Seven Deadly Sins is about a princess named Elizabeth, who joins forces with a young boy named Meliodas and his talking pig Hawk in order to reunite a group called the Seven Deadly Sins so that they may overthrow the corrupt Holy Knights who have overthrown the kingdom. The brisk manner in which I just described the first episode of the Seven Deadly Sins anime is how this game relays it’s entire narrative. Climactic scenes and fateful encounters from the source material are embarrassingly recreated here in brief, poorly written dialogue-box exchanges. The most important battles from the series are simply generic arena battles book-ended by 2-3 lines of that same lazy dialogue. For newcomers to the series, you’ll be lost beyond belief with no idea of what’s happening. Faithful fans will be able to keep up with the story, only to be disappointed by how poorly it’s all been adapted.

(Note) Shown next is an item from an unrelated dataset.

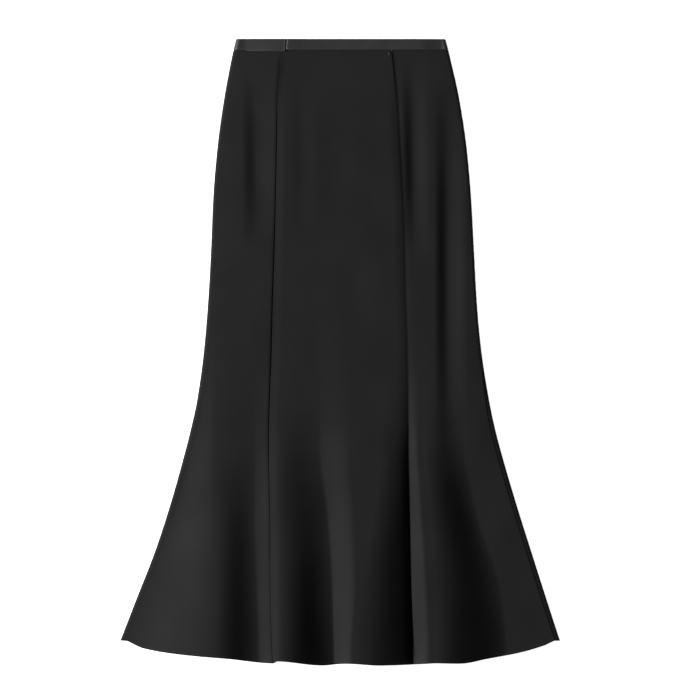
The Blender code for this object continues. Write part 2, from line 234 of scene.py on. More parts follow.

The game attempts to pad out its brief story missions with a number of systems that, like the rest of the games ideas, fall disastrously flat. When you’re not going through basic arena battles for missions, you’ll be doing mind-numbing resource gathering quests as Elizabeth, or horde battle missions with arbitrary time limits. Before you can move on to your next quest, you need to slowly traverse an overworld map, find the corresponding town that your quest takes place in, visit the town, and then accept the quest. The slow movement speed and the lack of a clear map only serve to fluff up a depressingly thin story mode.
Still, a genuinely interesting idea shines through the pile of burning trash that is this story mode. As you destroy objects in battles during quests, you’ll earn points that fill a Rumor Gauge. When this gauge updates at the end of a quest, townsfolk begin sharing and spreading rumours of odd nearby happenings that relate to your next objective, which you end up overhearing. It’s the one interesting aspect of the Adventure Mode that I thought was executed successfully, most importantly because it never felt like I had to grind missions out in order to fill this gauge enough to progress the story.
In the audio department, Seven Deadly Sins is a bit of a hit, but mostly a miss. Anime voice actors return to their roles for the game, and do a perfectly fine job with their battle cries and Adventure Mode dialogue, but this game only has Japanese audio, so don’t expect any familiar voices if you’re a Netflix fan. In terms of music, things are a lot more rocky. You’ll hear a few different battle themes during fights that are fine enough, but for some reason, there was only ever one piece of generic ‘tense mood music’ that seemed to play in every single story scene, and it got very old, very quickly. Horde enemies also seem to only have one voice clip, and hearing that same voice clip blast out dozens of times at once as you mow down enemy waves made me want to immediately set my voice language to “none”.
If this game had a strongest quality, it would probably be its visuals. The environments you do battle in are lush and gorgeously lit, and when you’re going at it and sending debris flying everywhere, the scene of carnage is a legitimately impressive sight. Character models, while less impressive, are still surprisingly strong. Seven Deadly Sins has a unique art style where each character has their own bizarre anatomical quirk, like impossibly long legs or literal barrel chests. Their translations into the game are almost 1:1, although the way they were animated can sometimes be a little clunky.
It’s hard to recommend The Seven Deadly Sins: Knights of Britannia to anyone but the most hardcore fans of the original series. Even then, though, I feel like a true fan would end their time with this game wishing they could have bought something better. A truncated story mode makes it impossible for newcomers to engage with any of the plot, and what little content that remains will only infuriate existing fans. It would be nice to be able to jump into Duel Mode and bypass Adventure Mode entirely, but when practically the entire cast needs to be unlocked, that really isn’t an option. Long-time fans of Seven Deadly Sins might find some joy in seeing their favourite characters make the jump to a big, 3D action game, but that alone is hardly worth suffering through the rest of what this poor package has to offer.